The campaign known to Town fans as the ‘minus-30 season’ would have tested the most seasoned pro. Yet the teenager stood up to the challenges that it brought.

“We were trying to build a squad. Trialist after trialist came in during pre-season. All I wanted to do was to play. When we signed Chris Martin on loan we thought ‘hold on, we can get out of this’.

“Physiologically it was very tough. We’d win but still be on minus points. It was very draining. I remember losing 5-1 at Darlington. It’s a long way from home and you’re thinking ‘how do we get out from this?’”

Despite the best efforts of a team constantly playing catch up, the deficit was too big to eat up.

The Town, eventually put out of their misery, could start life in the Conference free from the shackles of points deductions.

However, a different challenge would lie in wait for Howells and the Hatters.

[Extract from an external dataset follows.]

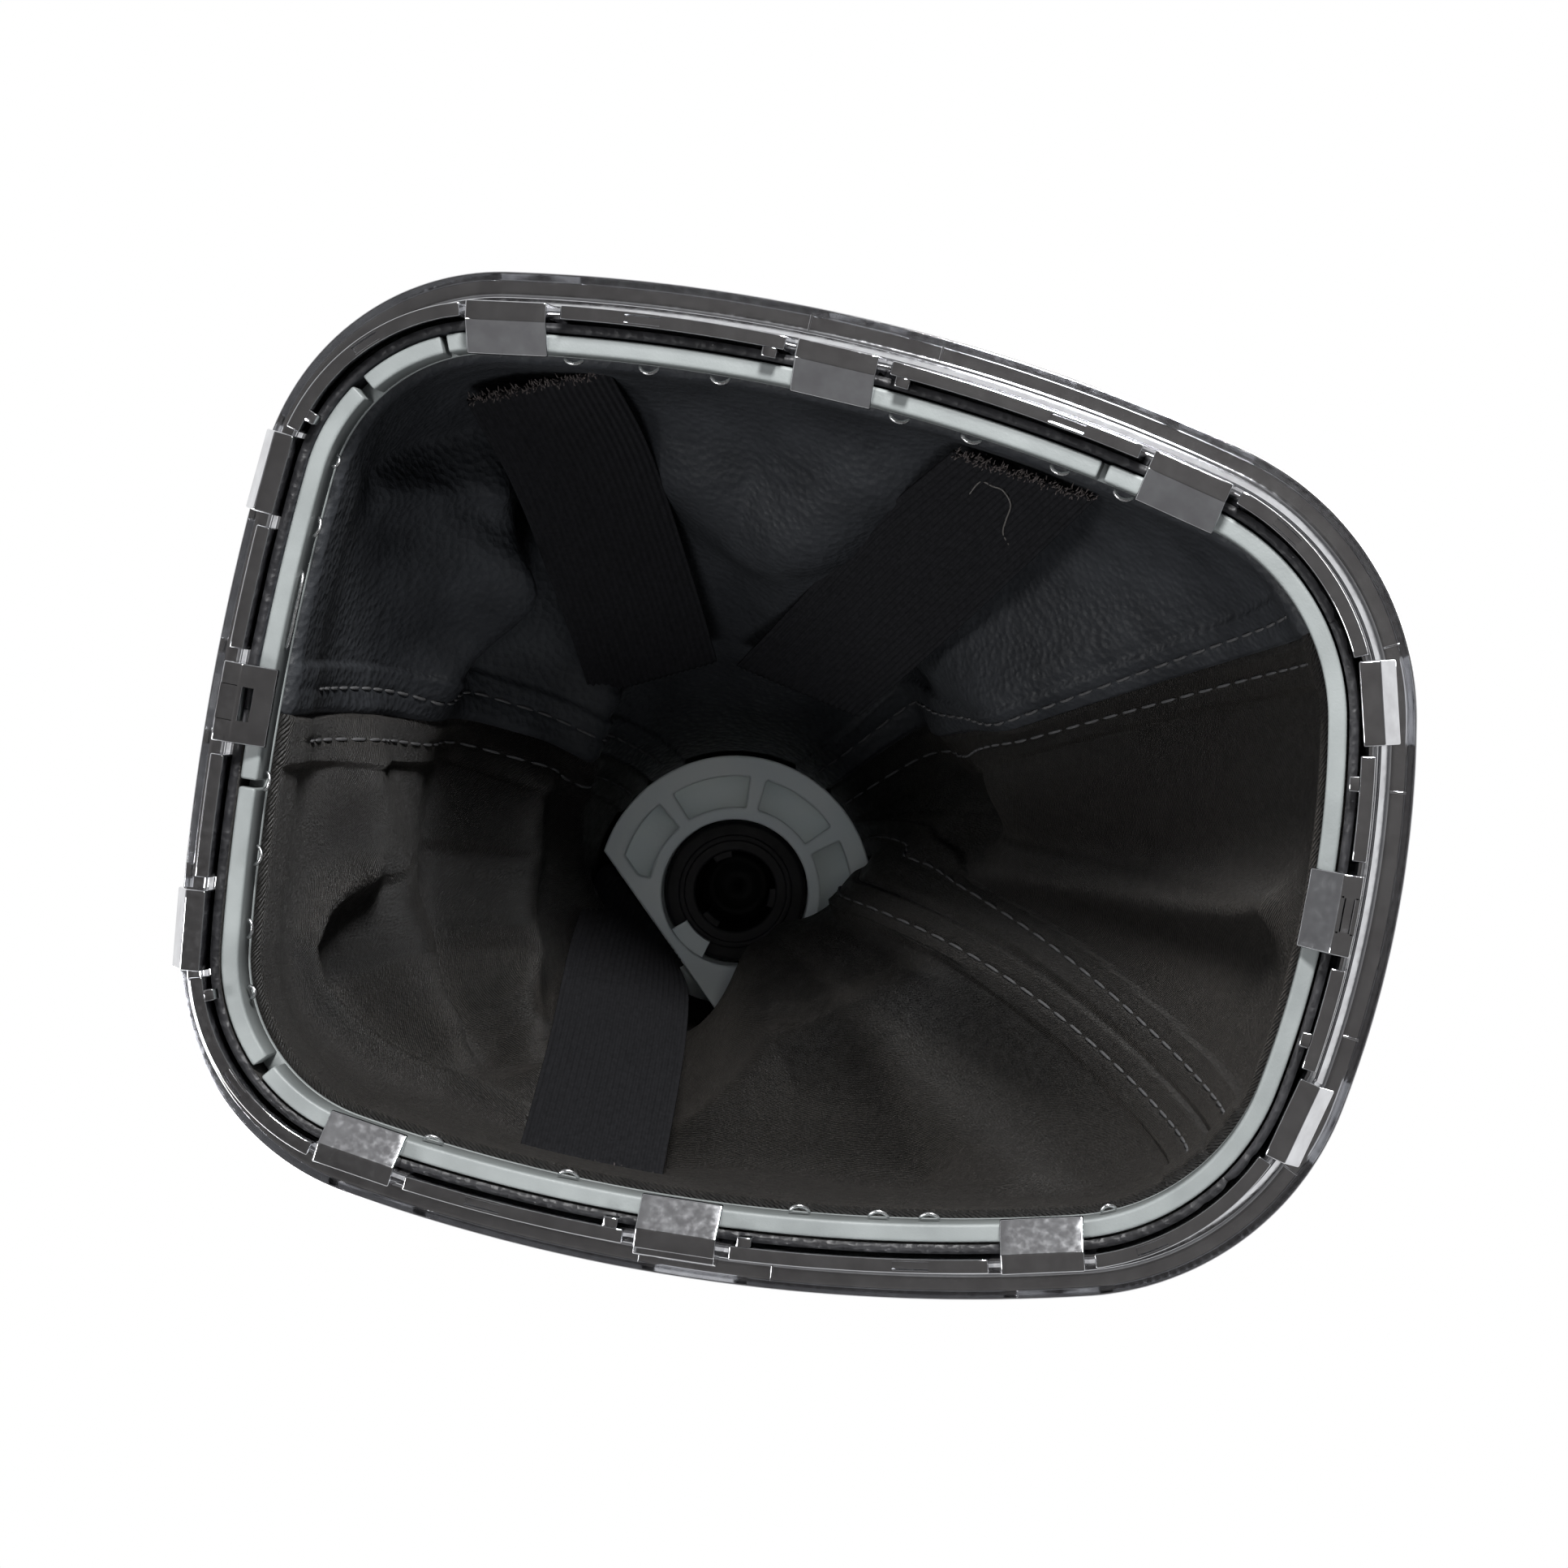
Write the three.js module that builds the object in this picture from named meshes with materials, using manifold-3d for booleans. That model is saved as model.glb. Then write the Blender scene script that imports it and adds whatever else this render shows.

“The expectations went from ‘we’re getting relegated’ to ‘we have to win the league by 5-10 points’,” explains Howells.

“We’d go to away grounds that the club had never been to before. 2,000 Luton fans expecting us to win every game. But we just didn’t have the standard required.”

One season in non-league then became two, three, four and five.

Among them back-to-back play-off final defeats. At no point, however, did he think about leaving for greener pastures.

“I never thought about jumping ship, I was so engrossed in my Luton Town journey,” Howells says honestly.

“The club had supported me and gave me my platform. “That said, the Wimbledon final hit me. Jason Walker’s last-minute header from my cross was inches away from going in.

“It would have been such a relief off my shoulders. To miss out on penalties…

“Then, the following season, against York, an offside decision… it was just another challenge to overcome.”

The seasons of dread begin to mount up in our minds as he chats chronologically through the campaigns. It’s bordering on sadistic.

Yet there is light at the end of the tunnel.

“All managers have different ways of doing things and then the following season John Still came in and got us back to basics,” explains Jake as talk turns to 2013/14.

“One of his first sessions was purely the basics. He was all about the detail. ‘Set pieces and dead balls, that’s how you win leagues,’ he would say. We weren’t going to pass our way out of the division. We needed to be more direct but we had the players to play a bit lop-sided – Paul Benson was the focal point, Andre Gray was higher, Luke Guttridge was pulling the strings.

“Every game was amazing, especially at Kenilworth Road. We felt we’d score in every game. My tally was the best in a season – admittedly I was on penalties! – but I felt full of energy

“Plus we had people like Steve McNulty and Ronnie Henry who had been there and done it. Seen everything you can imagine at this level. Small dressing rooms, horrible pitches. They knew going to Alfreton or Braintree wouldn’t be a walkover.”

Come the end of the season, and after overhauling long-time leaders Cambridge United, the Town were back in the Football League with 101 points and 102 goals crowning a magnificent and significant season. After the years of hurt came a new feeling.

“Relief. The pressure I’d carried for so long, through all the bad times, was off. Seeing the fans on the bus those times… We knew the job the board were doing, rebuilding the club. I was proud to be part of it. To finally get the club back in the Football League was a great moment for everyone involved.”

Jake’s career at Kenilworth Road would end after two seasons back in the Football League at the end of the 2015/16 season.

With 334 appearances for the Town under his belt, only 16 players have played more matches than him in the club’s history.

“The only thing is that I never got a chance to come back and say goodbye or thank you,” says Jake, with a regretful tone.

“But I am proud of what I achieved and my children will grow up seeing me scoring goals on YouTube and that’s enough for me.”

Now working for Foco – supplying merchandise for clubs including Paris Saint-Germain and Bayern Munich – Howells is still involved in the game to some degree, although the use of his left foot has somewhat diminished.

“It keeps me busy,” he says. “But I’d give anything to be back out on the pitch now.”